For additional information on the NCSIP, please see our post on Covington’s Inside Privacy blog.
ONCD Issues Request for Information on Harmonizing Cybersecurity Regulations
On July 19, 2023, the ONCD issued a request for information (“RFI”) seeking input from stakeholders to “understand existing challenges with regulatory overlap and inconsistency in order to explore a framework for reciprocal recognition by regulators of compliance with common baseline cybersecurity requirements.” The RFI is broken down into nine topics with questions on each topic. These include requests for information on conflicting regulations, existing frameworks, third party frameworks, and the treatment of cloud services. Responses to the RFI are due by October 31, 2023.
The FCC Leads an Initiative to Create a U.S. Cyber Trust Mark for Internet-of-Things (“IoT”) Devices
On July 18, 2023, the Biden Administration announced that the Federal Communications Commission (“FCC”) would take the lead in developing a “U.S. Cyber Trust Mark” for IoT devices such as smart refrigerators, smart televisions, smart climate control systems, and smart fitness trackers.
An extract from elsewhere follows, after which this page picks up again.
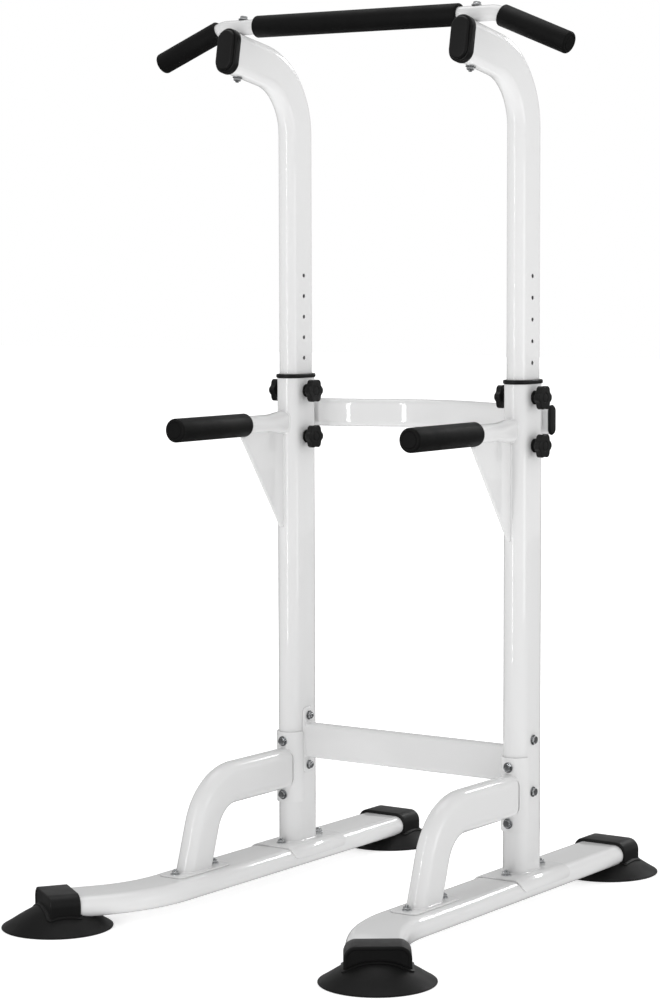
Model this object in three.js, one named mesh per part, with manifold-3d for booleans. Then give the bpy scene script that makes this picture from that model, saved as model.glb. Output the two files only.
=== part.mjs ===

The FCC will create this mark using the criteria that NIST developed under the Cyber EO for consumer IoT devices.
NIST Issues Draft Zero Trust Architecture Practice Guides
On July 19, 2023, NIST issued for public comment a draft third version of volumes B and C of its preliminary practice guide SP-1800-35, “Implementing a Zero Trust Architecture.” According to NIST, these two volumes “describe ten ZTA implementations” and “demonstrat[e] how blends of commercially available technologies can be integrated and brought into play to build various types of ZTAs.” The draft comment period for these two draft implementation guides is open through September 4, 2023.